Wednesday, December 13, 2006

MM Sider: The Taxonomy of Positions

As I understand it, I very much agree with the taxonomical part in Ted Sider's ‘Criteria of Personal Identity and the Limits of Conceptual Analysis.’ Actually, as I understand it, his fits nicely with the three-fold classification I’ve been suggesting in previous posts ;-)! Let me elaborate.

On the one hand there are genuine semantic disputes, where participants dispute as to whether which is the correct analysis of a given target term or concept (of the sort of Karen’s martini case we have already discussed here). These are cases “under the scope of conceptual analysis” where premise 2 fails (see p. 201): “use” fits one of the proposal better than the alternatives.

On the other hand there are merely apparent disputes, in a certain sense to be dismissed—what Siders calls ‘no-fact-of-the-matter’ cases. He seems to characterize them as cases where there is there is semantic indecision between the alternatives: nothing in “use” (nor in the “eligibility” of the options) settles one option as the semantic right one. I think I agree that this is a sufficient condition for (true) “dismissivism” (actually, something like this seems what is argued in Sidelle 2001), I am curious about whether it is also necessary.

Finally, there are genuine metaphysical disputes, where none of the former applies (and I side with him against Karen that composition provides a nice example.)

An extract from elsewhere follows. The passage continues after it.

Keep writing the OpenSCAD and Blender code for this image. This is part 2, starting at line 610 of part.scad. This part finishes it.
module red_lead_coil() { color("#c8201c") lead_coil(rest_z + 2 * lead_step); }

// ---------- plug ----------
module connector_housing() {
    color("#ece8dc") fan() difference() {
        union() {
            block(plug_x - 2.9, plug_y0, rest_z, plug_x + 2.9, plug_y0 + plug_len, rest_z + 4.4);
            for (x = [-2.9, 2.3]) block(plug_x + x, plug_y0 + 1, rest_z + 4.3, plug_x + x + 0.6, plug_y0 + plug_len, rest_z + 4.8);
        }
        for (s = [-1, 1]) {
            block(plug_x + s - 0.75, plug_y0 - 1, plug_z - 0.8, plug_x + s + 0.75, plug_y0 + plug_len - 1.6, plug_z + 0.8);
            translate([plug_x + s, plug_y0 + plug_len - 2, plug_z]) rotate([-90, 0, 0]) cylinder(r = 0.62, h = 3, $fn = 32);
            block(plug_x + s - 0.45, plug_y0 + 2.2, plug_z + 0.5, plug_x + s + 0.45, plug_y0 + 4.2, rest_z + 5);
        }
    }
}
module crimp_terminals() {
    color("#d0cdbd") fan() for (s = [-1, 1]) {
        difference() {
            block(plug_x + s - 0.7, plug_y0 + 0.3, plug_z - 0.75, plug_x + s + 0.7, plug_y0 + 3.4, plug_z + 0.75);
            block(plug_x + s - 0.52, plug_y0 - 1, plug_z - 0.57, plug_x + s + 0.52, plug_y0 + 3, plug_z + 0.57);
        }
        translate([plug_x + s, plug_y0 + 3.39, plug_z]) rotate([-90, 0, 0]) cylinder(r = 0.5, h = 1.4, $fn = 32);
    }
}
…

Sider illustrates this with the case of ‘person.’ Let ‘person*’ be the entities individuated by psychological conditions, and ‘person#’ be the entities individuated by the bodily conditions. Every (relevant) disputant would agree that a description in terms of persons* and persons# is complete with respect to which (relevant) facts there are. The remaining issue is how there are to be described in terms of the older ‘person.’ If there is a semantic fact of the matter, then the dispute is genuine, though semantic. Otherwise, the dispute turns out not to be genuine after all, and all subsequent discussion should, I guess, be dismissed. Sider thinks the latter is the case, I tend to think that the former seems more plausible (see discussion in section 4), but this is another matter.

3 comments:

Dan López de Sa said...

Ups, when publishing my post, Pablo's appeared, and there seems ot be some overlap in themes, sorry about that!

(Do people have the problem of having to reload the page in order to get the new posts? Please give feedback in the technical thread.)

Pablo said...

I think I agree with every point you make here, except maybe with the minor point of attributing Bennett the view that the debate over composition is “not genuine”. I do not remember if actually says this, but it sounds like the kind of thing that a semantic dismissivist would say, not an epistemic dismissivist. It is just a terminological point, though.

Dan López de Sa said...

Nice!

Re the minor point: As I inderstand it, Sider regards the debate on composition as a genuinely metaphysical dispute, by contrast with semanticism and (true) dismissivism (and, I guess, Karen's "epistemic dismissivism", although I feel I still don't grasp the view properly I am afraid). I agree with Sider here, and Karen doesn't, don't you think?